4. Effect of consumer opt out. If a consumer has opted out of debt collection communications to a particular email address or telephone number by, for example, following the instructions provided pursuant to § 1006.6(e), then a debt collector cannot use that email address or telephone number to send required disclosures.

(b) Requirements for certain disclosures sent electronically. To comply with paragraph (a) of this section, a debt collector who sends the notice required by FDCPA section 809(a), as implemented by Bureau regulation, or the disclosures described in § 1006.38(c) or (d)(2)(i), electronically must do so in accordance with section 101(c) of the Electronic Signatures in Global and National Commerce Act (E-SIGN Act) (15 U.S.C. 7001(c)).

Subpart C — [Reserved]

 

Subpart D — Miscellaneous

 

§ 1006.100 Record retention.

Official Interpretation

Section 1006.100—Record Retention

1. Three-year retention period. Section 1006.100 requires a debt collector to maintain records that are evidence of compliance or noncompliance with the FDCPA and this part starting on the date that the debt collector begins collection activity on a debt until three years after the debt collector’s last collection activity on the debt or, in the case of telephone call recordings, until three years after the dates of the telephone calls. Nothing in § 1006.100 prohibits a debt collector from retaining records that are evidence of compliance or noncompliance with the FDCPA and this part for more than three years after the applicable date.

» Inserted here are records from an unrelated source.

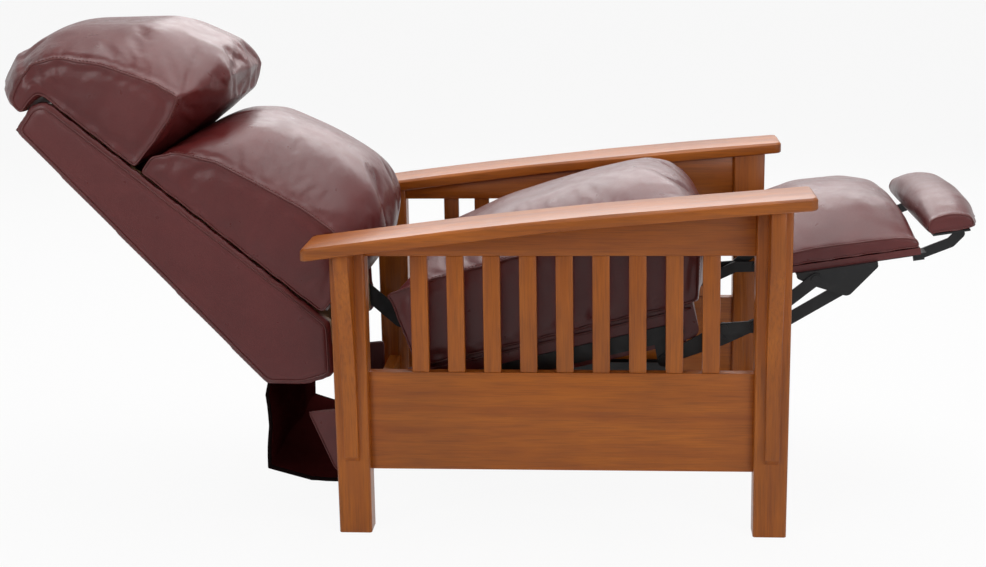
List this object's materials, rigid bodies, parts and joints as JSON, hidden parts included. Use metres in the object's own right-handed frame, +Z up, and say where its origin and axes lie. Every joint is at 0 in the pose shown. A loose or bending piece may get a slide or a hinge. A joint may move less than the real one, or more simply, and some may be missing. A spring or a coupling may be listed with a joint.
{
  "type": "mission reclining armchair",
  "caption": "Reclining armchair with a slatted wooden frame, bowed arms, stuffed leather seat, lumbar cushion, head pillow and a linked footrest, stored laid back.",
  "frame": {"origin": "on the floor, at the middle of the overall length and width of the chair as stored, laid back with its footrest up", "axes": "+X forward, the way a sitter faces; +Y to the left of the sitter; +Z up"},
  "size_m": [1.8224, 0.802, 0.9267],
  "materials": {
    "stained_wood": "satin",
    "frame_wood": "matte",
    "stuffed_leather": "satin",
    "leather": "satin",
    "black_steel": "satin",
    "spring_steel": "satin"
  },
  "bodies": {
    "frame": {"front_post_right": "stained_wood", "front_post_left": "stained_wood", "rear_post_right": "stained_wood", "rear_post_left": "stained_wood", "arm_right": "stained_wood", "arm_left": "stained_wood", "upper_rail_right": "stained_wood", "upper_rail_left": "stained_wood", "lower_rail_right": "stained_wood", "lower_rail_left": "stained_wood", "slats_right": "stained_wood", "slats_left": "stained_wood", "front_corbel_right": "stained_wood", "front_corbel_left": "stained_wood", "rear_corbel_right": "stained_wood", "rear_corbel_left": "stained_wood", "base_channel_right": "black_steel", "base_channel_left": "black_steel", "front_stretcher": "stained_wood", "rear_stretcher": "stained_wood", "base_bolts": "black_steel", "base_cross_tube": "black_steel"},
    "front_swing": {"front_swing_link_right": "black_steel", "front_swing_link_left": "black_steel"},
    "rear_swing": {"rear_swing_link_right": "black_steel", "rear_swing_link_left": "black_steel"},
    "seat": {"seat_plate_right": "black_steel", "seat_plate_left": "black_steel", "seat_side_rail_right": "frame_wood", "seat_side_rail_left": "frame_wood", "seat_front_rail": "frame_wood", "seat_rear_rail": "frame_wood", "seat_springs": "spring_steel", "seat_cushion": "stuffed_leather"},
    "back": {"back_bracket_right": "black_steel", "back_bracket_left": "black_steel", "back_stile_right": "frame_wood", "back_stile_left": "frame_wood", "back_side_panel_right": "stuffed_leather", "back_side_panel_left": "stuffed_leather", "back_top_rail": "frame_wood", "back_bottom_rail": "frame_wood", "outside_back": "leather", "lumbar_cushion": "stuffed_leather", "head_pillow": "stuffed_leather", "rear_flap": "leather", "rear_gussets": "leather"},
    "drive_links": {"footrest_drive_links": "black_steel"},
    "long_links": {"long_link_right": "black_steel", "long_link_left": "black_steel"},
    "footrest_board": {"footrest_bracket_right": "black_steel", "footrest_bracket_left": "black_steel", "footrest_board": "frame_wood", "footrest_pad": "stuffed_leather"},
    "lift_links": {"lift_link_right": "black_steel", "lift_link_left": "black_steel"},
    "short_links": {"short_link_right": "black_steel", "short_link_left": "black_steel"},
    "flipper": {"flipper_bars": "black_steel", "flipper_pad": "stuffed_leather"}
  },
  "joints": [
    {"name": "recline", "type": "hinge", "parent": "frame", "child": "front_swing", "pos_m": [0.167, 0, 0.186], "axis": [0, 1, 0], "range_deg": [0, 19.36]},
    {"name": "rear_swing_pivot", "type": "hinge", "parent": "frame", "child": "rear_swing", "pos_m": [-0.0572, 0, 0.146], "axis": [0, 1, 0], "range_deg": [0, 17.22]},
    {"name": "seat_tilt", "type": "hinge", "parent": "front_swing", "child": "seat", "pos_m": [0.2872, 0, 0.29], "axis": [0, 1, 0], "range_deg": [-11.91, 0]},
    {"name": "back_tilt", "type": "hinge", "parent": "seat", "child": "back", "pos_m": [-0.2148, 0, 0.262], "axis": [0, 1, 0], "range_deg": [0, 21.55]},
    {"name": "footrest", "type": "hinge", "parent": "seat", "child": "drive_links", "pos_m": [0.335, 0, 0.3121], "axis": [0, 1, 0], "range_deg": [0, 66.82]},
    {"name": "long_link_pivot", "type": "hinge", "parent": "drive_links", "child": "long_links", "pos_m": [0.4414, 0, 0.3727], "axis": [0, 1, 0], "range_deg": [-126.31, 0]},
    {"name": "board_pivot", "type": "hinge", "parent": "long_links", "child": "footrest_board", "pos_m": [0.6036, 0, 0.464], "axis": [0, 1, 0], "range_deg": [0, 150.68]},
    {"name": "lift_link_pivot", "type": "hinge", "parent": "seat", "child": "lift_links", "pos_m": [0.4365, 0, 0.3488], "axis": [0, 1, 0], "range_deg": [0, 97.6]},
    {"name": "short_link_pivot", "type": "hinge", "parent": "lift_links", "child": "short_links", "pos_m": [0.5429, 0, 0.3777], "axis": [0, 1, 0], "range_deg": [-170.92, 0]},
    {"name": "flipper_pivot", "type": "hinge", "parent": "footrest_board", "child": "flipper", "pos_m": [0.79265, 0, 0.49659], "axis": [0, 1, 0], "range_deg": [0, 172.05]}
  ],
  "couplings": [
    {"joint": "rear_swing_pivot", "follows": "recline", "ratio": 0.88672},
    {"joint": "seat_tilt", "follows": "recline", "ratio": -0.61257},
    {"joint": "back_tilt", "follows": "recline", "ratio": 1.1106},
    {"joint": "long_link_pivot", "follows": "footrest", "ratio": -1.8896},
    {"joint": "board_pivot", "follows": "footrest", "ratio": 2.2543},
    {"joint": "lift_link_pivot", "follows": "footrest", "ratio": 1.46},
    {"joint": "short_link_pivot", "follows": "footrest", "ratio": -2.5572},
    {"joint": "flipper_pivot", "follows": "footrest", "ratio": 2.5742}
  ]
}
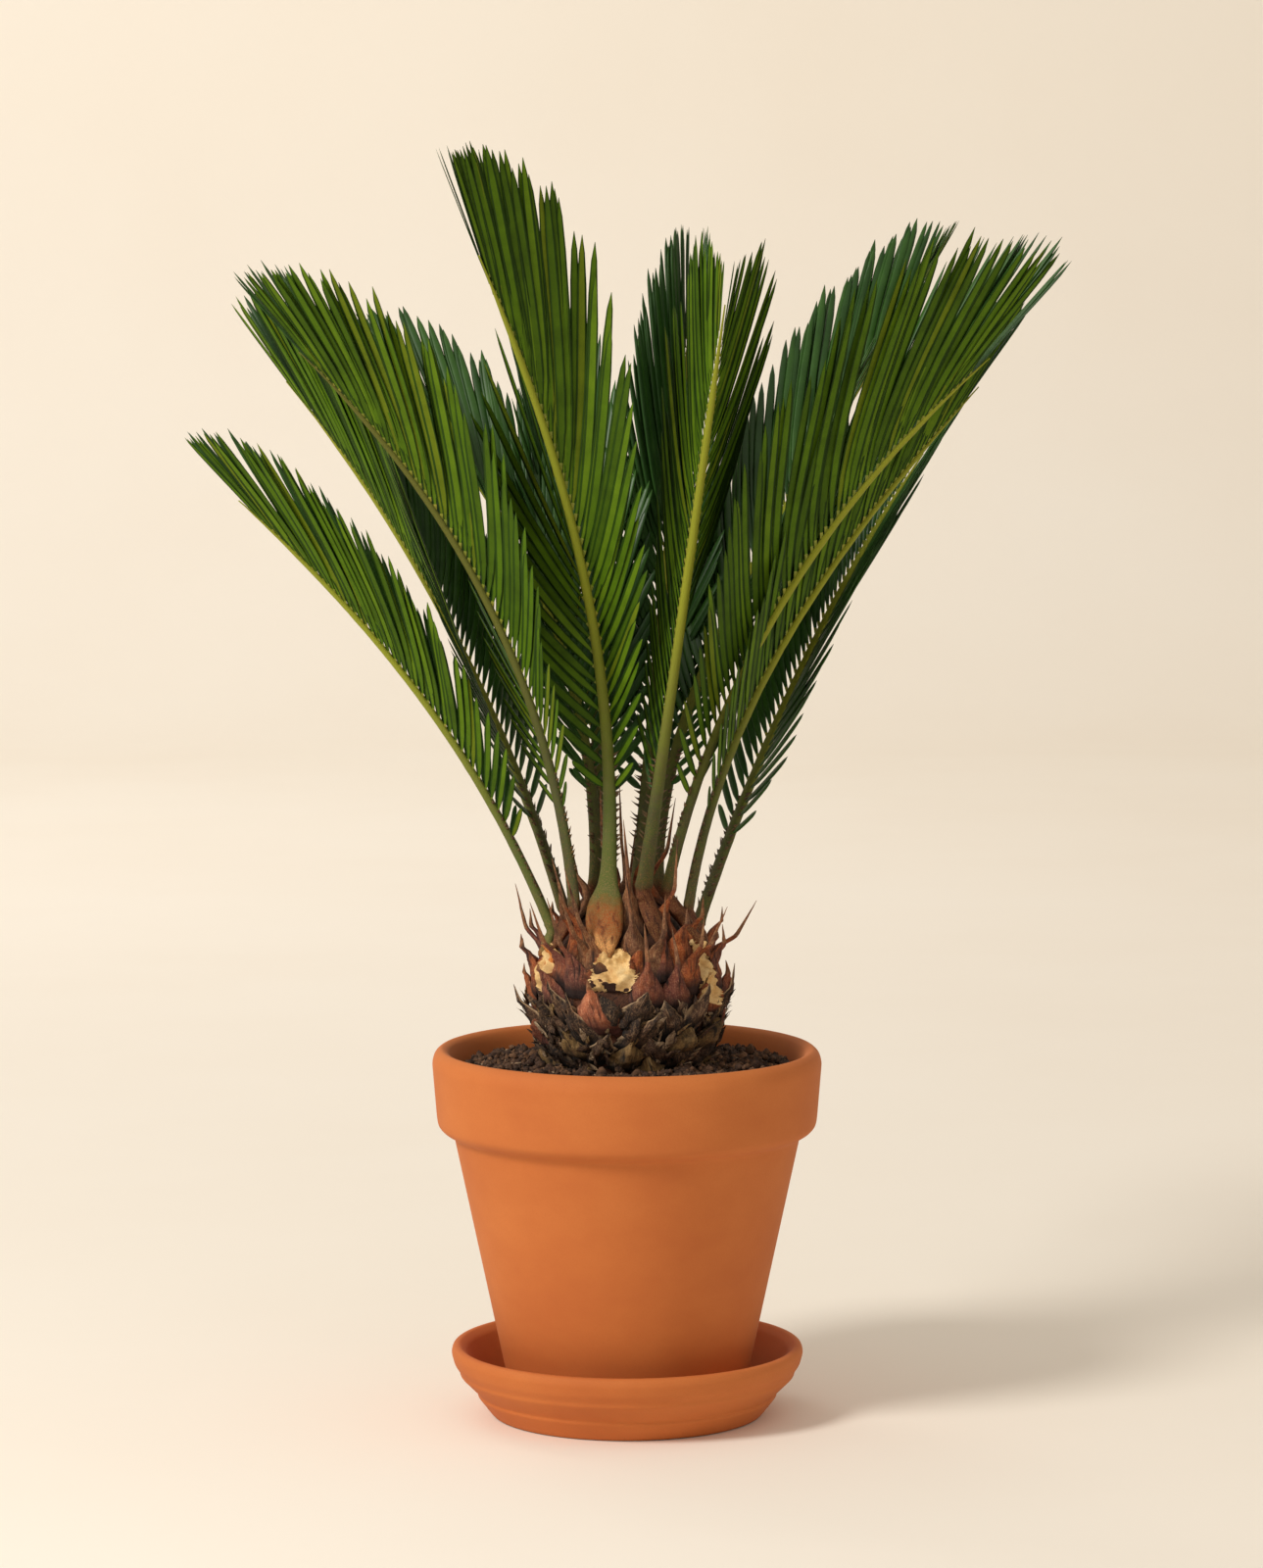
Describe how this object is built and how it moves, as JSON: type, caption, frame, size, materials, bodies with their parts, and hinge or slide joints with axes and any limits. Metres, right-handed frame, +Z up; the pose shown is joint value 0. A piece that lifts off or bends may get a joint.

(a) In general. Except as provided in paragraph (b) of this section, a debt collector must retain records that are evidence of compliance or noncompliance with the FDCPA and this part starting on the date that the debt collector begins collection activity on a debt until three years after the debt collector’s last collection activity on the debt.

Official Interpretation

100(a) In general

1. 1. Records that evidence compliance. Section 1006.100(a) provides, in part, that a debt collector must retain records that are evidence of compliance or noncompliance with the FDCPA and this part. Thus, under § 1006.100(a), a debt collector must retain records that evidence that the debt collector performed the actions and made the disclosures required by the FDCPA and this part, as well as records that evidence that the debt collector refrained from conduct prohibited by the FDCPA and this part. If a record is of a type that could evidence compliance or noncompliance depending on the conduct of the debt collector that is revealed within the record, then the record is one that is evidence of compliance or noncompliance and the debt collector must retain it. Such records include, but are not limited to, records that evidence that the debt collector’s communications and attempts to communicate in connection with the collection of a debt complied (or did not comply) with the FDCPA and this part. For example, a debt collector must retain:

i. Telephone call logs as evidence of compliance or noncompliance with the prohibition against harassing telephone calls in § 1006.14(b)(1); and ii. Copies of documents provided to consumers as evidence that the debt collector provided the information required by FDCPA section 809(a) (15 U.S.C. 1692g(a)), as implemented by Bureau regulation, and § 1006.38 and met the delivery requirements of § 1006.42.

2. No requirement to create additional records. A debt collector need not create and maintain additional records, for the sole purpose of evidencing compliance, that the debt collector would not have created in the ordinary course of its business in the absence of the record retention requirement set forth in § 1006.100(a). For example, § 1006.100(a) does not require a debt collector to create call logs showing that it has not attempted to communicate with any consumers at times that the consumers designated as inconvenient. However, if the debt collector maintains call logs, the call logs are evidence of compliance or noncompliance with the FDCPA and this part and the collector must retain them.

3. Methods of retaining evidence. Section 1006.100(a) does not require a debt collector to retain actual paper copies of documents. Records may be retained by any method that reproduces the records accurately (including computer programs) and that ensures that the debt collector can easily access the records (including a contractual right to access records possessed by another entity).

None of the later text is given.